Driving the news: Based on what senior administration sources have told me, Pelosi and Schumer won't get the types of tax hikes on the wealthy that they want.
- "President Trump will have a number of pay-fors to share, but they will not be tax increases," a senior administration official told me. (Translation: Trump will probably present Democrats with a list of spending cuts — many of which they'll probably hate.)
- I asked the senior official whether Trump was willing to propose raising the gas tax to pay for infrastructure. It's an idea Trump has supported in the past, and the business community — led by the Chamber of Commerce — is pushing for an increase on the gas tax.
- But the official told me that Trump was "trending away" from wanting to raise the gas tax. Trump has been worried about gas prices going up ahead of his 2020 re-election campaign, according to aides.
The bottom line: Senior Trump administration officials, including the president's fiscally conservative chief Mick Mulvaney, are deeply skeptical they can cut a massive infrastructure deal with Democrats. Their skepticism is warranted.

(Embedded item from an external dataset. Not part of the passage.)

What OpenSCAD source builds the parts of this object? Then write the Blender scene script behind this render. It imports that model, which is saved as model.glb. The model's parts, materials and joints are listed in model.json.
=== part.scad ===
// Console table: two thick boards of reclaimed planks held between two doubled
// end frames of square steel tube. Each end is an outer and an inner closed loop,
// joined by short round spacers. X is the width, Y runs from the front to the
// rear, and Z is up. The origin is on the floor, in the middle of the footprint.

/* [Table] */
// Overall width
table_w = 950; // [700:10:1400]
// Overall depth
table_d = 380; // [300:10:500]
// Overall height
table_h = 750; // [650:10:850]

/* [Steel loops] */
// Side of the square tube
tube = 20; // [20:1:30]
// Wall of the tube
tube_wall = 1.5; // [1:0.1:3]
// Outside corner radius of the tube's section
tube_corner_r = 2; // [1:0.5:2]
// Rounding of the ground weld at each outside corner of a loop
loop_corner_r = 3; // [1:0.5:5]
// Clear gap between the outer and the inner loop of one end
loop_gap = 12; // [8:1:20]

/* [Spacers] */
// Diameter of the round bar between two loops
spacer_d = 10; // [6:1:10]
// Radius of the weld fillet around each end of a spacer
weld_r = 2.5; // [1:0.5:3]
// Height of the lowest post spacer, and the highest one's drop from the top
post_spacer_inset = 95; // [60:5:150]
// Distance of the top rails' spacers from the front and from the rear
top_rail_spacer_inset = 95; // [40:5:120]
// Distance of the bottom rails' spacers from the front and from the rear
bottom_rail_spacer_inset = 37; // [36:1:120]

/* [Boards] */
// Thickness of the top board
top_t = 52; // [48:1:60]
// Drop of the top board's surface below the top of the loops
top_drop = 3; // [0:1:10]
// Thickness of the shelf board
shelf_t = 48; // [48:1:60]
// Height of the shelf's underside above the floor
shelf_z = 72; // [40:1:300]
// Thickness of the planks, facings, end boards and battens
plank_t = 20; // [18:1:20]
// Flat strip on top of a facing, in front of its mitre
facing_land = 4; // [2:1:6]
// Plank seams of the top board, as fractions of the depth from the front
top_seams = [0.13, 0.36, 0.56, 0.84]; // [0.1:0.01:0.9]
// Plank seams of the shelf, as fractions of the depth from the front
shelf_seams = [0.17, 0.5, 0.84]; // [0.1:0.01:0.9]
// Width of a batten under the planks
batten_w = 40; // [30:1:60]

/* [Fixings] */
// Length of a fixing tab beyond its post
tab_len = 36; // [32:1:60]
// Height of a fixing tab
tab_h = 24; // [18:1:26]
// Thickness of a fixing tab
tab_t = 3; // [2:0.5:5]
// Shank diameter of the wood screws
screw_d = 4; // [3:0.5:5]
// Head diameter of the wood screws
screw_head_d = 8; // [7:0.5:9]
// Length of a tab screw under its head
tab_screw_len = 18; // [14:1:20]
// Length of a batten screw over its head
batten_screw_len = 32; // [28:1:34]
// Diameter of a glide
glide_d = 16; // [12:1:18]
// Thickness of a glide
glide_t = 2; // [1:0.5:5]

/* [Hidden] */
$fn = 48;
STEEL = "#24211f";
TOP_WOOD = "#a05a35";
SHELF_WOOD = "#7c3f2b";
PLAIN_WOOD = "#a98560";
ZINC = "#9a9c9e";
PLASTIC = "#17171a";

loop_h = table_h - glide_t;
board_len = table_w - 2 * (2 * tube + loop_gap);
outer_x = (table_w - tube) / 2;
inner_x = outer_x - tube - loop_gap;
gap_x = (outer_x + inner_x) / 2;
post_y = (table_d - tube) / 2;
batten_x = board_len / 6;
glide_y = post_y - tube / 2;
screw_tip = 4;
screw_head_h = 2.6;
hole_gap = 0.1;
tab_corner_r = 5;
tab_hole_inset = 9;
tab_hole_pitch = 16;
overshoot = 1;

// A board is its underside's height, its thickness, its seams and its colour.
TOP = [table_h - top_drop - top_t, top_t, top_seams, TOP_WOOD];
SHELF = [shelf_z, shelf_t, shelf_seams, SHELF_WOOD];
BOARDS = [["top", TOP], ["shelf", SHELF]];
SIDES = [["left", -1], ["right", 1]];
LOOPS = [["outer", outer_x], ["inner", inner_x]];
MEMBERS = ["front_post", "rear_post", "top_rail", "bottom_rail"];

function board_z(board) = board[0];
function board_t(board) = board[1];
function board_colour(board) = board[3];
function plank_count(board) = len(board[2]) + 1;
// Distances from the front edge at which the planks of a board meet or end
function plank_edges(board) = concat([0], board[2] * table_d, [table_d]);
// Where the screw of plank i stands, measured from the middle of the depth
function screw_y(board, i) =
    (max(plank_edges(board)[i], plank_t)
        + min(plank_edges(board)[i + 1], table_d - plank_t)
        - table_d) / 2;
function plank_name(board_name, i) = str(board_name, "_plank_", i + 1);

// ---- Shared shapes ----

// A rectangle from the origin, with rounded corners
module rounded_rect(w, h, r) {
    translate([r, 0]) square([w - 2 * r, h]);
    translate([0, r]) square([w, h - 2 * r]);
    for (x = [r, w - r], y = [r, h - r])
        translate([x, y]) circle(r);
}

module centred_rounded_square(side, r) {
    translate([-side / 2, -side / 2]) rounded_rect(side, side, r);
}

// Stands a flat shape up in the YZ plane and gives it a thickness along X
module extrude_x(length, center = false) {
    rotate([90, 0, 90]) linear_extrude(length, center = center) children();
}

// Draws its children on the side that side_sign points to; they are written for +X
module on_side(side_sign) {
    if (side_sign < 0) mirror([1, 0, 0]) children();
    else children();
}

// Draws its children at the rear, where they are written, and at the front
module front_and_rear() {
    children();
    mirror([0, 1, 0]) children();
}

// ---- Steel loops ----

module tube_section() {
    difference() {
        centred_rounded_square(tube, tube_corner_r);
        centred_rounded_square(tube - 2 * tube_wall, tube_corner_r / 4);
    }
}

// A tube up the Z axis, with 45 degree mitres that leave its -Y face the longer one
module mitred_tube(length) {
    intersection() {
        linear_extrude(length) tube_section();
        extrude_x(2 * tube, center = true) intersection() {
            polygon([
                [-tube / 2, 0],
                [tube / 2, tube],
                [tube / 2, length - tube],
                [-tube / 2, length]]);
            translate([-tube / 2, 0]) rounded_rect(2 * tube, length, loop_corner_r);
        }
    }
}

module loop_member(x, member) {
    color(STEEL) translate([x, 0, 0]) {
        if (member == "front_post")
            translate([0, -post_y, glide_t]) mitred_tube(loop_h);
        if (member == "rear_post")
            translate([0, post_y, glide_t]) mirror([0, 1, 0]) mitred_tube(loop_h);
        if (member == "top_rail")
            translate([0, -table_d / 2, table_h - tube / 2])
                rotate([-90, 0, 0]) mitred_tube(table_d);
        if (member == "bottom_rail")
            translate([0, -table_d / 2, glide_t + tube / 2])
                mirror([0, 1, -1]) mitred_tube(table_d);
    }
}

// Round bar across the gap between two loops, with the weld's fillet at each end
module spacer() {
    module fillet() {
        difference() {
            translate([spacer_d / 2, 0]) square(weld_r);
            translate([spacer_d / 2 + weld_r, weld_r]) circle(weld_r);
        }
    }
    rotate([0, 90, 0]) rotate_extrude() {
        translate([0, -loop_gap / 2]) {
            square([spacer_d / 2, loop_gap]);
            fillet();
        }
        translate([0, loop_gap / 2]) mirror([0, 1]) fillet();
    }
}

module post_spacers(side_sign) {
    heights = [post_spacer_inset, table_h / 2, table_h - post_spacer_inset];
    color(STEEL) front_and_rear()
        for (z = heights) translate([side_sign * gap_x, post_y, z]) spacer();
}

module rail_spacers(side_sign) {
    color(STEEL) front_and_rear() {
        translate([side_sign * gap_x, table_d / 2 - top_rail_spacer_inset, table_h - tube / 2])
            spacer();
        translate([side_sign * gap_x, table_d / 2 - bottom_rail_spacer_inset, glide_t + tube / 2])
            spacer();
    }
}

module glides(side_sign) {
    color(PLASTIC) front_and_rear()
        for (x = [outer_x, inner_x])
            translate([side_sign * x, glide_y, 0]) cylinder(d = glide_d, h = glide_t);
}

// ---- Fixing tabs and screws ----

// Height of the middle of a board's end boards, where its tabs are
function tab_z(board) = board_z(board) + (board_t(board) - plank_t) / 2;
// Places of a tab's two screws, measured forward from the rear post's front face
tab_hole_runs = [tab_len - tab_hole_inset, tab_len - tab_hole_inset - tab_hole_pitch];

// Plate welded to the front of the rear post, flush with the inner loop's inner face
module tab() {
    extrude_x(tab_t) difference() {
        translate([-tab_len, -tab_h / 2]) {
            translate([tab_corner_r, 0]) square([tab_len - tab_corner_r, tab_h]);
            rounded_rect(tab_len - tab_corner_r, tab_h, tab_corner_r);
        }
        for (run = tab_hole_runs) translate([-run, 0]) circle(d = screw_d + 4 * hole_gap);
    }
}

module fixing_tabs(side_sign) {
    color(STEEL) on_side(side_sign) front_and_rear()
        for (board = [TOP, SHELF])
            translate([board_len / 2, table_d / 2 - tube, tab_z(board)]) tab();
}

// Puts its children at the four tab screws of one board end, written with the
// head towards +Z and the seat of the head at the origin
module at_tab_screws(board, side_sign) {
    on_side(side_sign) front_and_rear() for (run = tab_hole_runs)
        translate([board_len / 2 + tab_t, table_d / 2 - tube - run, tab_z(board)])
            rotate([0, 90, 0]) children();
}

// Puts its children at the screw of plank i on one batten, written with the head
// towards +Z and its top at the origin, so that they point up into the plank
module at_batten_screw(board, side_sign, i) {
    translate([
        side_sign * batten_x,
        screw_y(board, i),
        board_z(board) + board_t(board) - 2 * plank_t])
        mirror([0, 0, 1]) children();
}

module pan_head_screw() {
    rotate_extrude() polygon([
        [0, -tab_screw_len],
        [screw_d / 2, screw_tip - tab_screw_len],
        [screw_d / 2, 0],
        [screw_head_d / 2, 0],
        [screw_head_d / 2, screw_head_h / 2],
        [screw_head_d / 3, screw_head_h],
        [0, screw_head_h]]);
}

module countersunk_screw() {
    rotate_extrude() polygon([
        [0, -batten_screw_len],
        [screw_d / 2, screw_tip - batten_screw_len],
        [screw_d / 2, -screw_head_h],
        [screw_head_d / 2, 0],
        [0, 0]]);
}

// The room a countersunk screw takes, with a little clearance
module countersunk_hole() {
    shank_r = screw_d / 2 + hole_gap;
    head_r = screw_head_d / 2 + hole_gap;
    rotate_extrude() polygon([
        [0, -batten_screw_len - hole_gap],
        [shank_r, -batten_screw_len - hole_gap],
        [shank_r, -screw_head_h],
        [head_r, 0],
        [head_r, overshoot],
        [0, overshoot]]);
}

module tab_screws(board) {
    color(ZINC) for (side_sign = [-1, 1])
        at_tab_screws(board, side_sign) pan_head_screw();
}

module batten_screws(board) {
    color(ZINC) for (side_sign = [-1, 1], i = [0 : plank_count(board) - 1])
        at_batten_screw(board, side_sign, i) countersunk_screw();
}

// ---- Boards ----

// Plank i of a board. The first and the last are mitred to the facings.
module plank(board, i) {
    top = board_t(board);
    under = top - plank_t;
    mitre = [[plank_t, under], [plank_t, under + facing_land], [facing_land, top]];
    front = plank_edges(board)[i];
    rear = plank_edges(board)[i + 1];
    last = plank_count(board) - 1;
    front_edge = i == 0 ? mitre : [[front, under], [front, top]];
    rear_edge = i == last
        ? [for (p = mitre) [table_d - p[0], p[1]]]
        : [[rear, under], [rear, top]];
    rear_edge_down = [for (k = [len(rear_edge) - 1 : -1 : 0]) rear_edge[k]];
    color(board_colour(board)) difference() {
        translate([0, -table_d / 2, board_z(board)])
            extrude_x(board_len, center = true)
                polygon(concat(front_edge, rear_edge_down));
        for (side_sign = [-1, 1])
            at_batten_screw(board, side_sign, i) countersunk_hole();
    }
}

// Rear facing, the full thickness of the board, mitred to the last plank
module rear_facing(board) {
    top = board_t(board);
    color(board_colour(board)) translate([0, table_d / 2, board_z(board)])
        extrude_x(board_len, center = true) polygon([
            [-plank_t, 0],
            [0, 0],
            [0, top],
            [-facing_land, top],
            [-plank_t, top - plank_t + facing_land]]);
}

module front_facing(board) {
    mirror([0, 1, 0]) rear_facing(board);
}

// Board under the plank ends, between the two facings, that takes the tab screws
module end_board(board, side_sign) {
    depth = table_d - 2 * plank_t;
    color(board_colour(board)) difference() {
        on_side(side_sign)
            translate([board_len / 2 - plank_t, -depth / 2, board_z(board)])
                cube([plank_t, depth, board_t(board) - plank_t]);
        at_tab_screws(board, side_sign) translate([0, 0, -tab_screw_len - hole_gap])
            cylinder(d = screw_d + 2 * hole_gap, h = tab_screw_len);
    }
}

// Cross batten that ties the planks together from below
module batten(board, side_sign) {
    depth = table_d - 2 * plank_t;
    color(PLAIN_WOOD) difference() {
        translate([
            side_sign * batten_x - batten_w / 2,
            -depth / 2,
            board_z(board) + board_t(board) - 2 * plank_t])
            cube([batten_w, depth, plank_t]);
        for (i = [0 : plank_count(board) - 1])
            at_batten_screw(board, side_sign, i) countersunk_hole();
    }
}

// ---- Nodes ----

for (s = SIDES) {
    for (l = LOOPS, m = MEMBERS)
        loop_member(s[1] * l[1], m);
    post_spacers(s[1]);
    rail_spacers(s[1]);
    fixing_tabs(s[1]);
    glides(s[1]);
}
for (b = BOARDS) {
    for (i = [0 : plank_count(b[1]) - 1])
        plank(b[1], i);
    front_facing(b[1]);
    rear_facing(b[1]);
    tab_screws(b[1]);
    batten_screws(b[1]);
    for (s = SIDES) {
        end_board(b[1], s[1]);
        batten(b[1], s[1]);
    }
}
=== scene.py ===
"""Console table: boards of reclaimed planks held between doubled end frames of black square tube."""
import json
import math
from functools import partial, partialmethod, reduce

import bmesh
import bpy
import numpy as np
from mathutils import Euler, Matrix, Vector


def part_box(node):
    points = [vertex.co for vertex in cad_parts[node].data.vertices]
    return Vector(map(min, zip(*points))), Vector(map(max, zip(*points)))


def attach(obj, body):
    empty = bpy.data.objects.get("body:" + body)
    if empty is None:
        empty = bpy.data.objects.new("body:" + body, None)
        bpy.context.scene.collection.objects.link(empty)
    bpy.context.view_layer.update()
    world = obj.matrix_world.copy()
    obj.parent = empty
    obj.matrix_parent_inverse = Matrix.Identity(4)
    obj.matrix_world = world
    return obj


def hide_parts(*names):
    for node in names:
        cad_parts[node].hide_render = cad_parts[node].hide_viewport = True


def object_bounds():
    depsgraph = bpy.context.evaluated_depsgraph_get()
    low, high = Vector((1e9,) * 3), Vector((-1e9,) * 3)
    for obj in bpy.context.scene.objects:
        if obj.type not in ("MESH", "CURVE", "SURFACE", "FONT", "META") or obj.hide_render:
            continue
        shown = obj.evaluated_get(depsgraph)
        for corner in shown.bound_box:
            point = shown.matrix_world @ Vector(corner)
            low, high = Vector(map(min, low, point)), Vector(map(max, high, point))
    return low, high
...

5. Bernie Sanders: "Beating Trump is not good enough"

Bernie Sanders. Photo: Alex Wong/Getty Images
In a rebuke to his more moderate 2020 rival Joe Biden — who said the first and most important plank in his climate proposal was to "beat Trump" — Bernie Sanders said Biden's message is not good enough.
Driving the news: Sanders told Chuck Todd on "Meet the Press" that "beating Trump is not good enough. ... You've got to beat the fossil fuel industry. You have to take on all of those forces of the status quo."
- "We're going to try to transform the United States of America," Sanders told Chuck.
Why it matters: Sanders' line dramatizes the divide within the 2020 Democratic field — between Biden's argument about electability and the Sanders and Elizabeth Warren pledges to fundamentally change America.
- Sanders and Warren will condemn Biden, as Sanders did to Hillary Clinton in 2016, as a guardian of the status quo and an enemy of the radical progress they believe America needs in health, education, energy and wealth redistribution.
6. Sneak Peek diary

Photo: Tetra Images/Henryk Sadura/Getty Images
The House will vote on two major bills, per a senior Democratic aide:
- The Consumers First Act — a bill sponsored by House Financial Services chair Maxine Waters, which aims to reverse the changes that Mick Mulvaney made to weaken the Consumer Financial Protection Bureau when he was acting director of CFPB.
- The SECURE [Setting Every Community Up for Retirement Enhancement] Act — a bill sponsored by House Ways and Means chair Richard Neal, which aims to "amend the Internal Revenue Code of 1986 to encourage retirement savings."
The Senate will vote on a disaster relief package next week, per a Republican leadership aide. The aide said the Senate will also confirm the following nominees in this order:
- Daniel Collins as a judge for the Ninth Circuit
- Howard Nielson Jr. as judge for the District of Utah
- Stephen Clark Sr. as judge for the Eastern District of Missouri
- Carl Nichols as judge for the District of Columbia
- Kenneth Bell as judge for the Western District of North Carolina
President Trump's schedule, per a White House official:
- Monday: The president will have a campaign rally in Montoursville, Pennsylvania.
- Tuesday: Trump will have lunch with Mike Pence and meet with the leaders of the Freely Associated States.
- Wednesday: The president will meet with Democratic leaders Nancy Pelosi and Chuck Schumer to discuss infrastructure funding. Trump will also present the Public Safety Officer Medal of Valor.
- Friday: Trump travels to Tokyo for a state visit.